— STORED DATA —
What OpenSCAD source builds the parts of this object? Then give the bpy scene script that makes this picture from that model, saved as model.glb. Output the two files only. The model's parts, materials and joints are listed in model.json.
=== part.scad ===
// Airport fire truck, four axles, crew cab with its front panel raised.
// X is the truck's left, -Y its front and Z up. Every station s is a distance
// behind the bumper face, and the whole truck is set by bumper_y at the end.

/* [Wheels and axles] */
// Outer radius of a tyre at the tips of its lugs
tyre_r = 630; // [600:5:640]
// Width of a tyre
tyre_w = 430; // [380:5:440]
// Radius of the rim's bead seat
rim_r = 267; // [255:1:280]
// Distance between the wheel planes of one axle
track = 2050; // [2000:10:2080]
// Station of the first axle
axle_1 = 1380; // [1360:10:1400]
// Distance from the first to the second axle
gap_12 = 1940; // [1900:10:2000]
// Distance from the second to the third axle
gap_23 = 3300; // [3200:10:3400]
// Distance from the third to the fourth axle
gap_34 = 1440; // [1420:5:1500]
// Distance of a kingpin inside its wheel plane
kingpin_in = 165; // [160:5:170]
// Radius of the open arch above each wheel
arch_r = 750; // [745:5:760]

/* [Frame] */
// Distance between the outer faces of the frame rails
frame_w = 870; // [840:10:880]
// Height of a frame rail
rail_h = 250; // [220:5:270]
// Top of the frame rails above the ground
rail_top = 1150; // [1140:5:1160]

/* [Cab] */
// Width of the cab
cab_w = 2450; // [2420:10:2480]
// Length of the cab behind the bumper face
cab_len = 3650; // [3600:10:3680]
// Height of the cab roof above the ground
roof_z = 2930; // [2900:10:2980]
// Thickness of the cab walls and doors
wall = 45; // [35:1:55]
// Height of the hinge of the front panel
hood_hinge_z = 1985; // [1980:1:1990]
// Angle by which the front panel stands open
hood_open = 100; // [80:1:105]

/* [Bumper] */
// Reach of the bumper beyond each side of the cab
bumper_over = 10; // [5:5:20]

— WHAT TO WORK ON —
Going over the lines above, work out how many include "from", then give only that number.

— COMPLETE OUTPUT —
4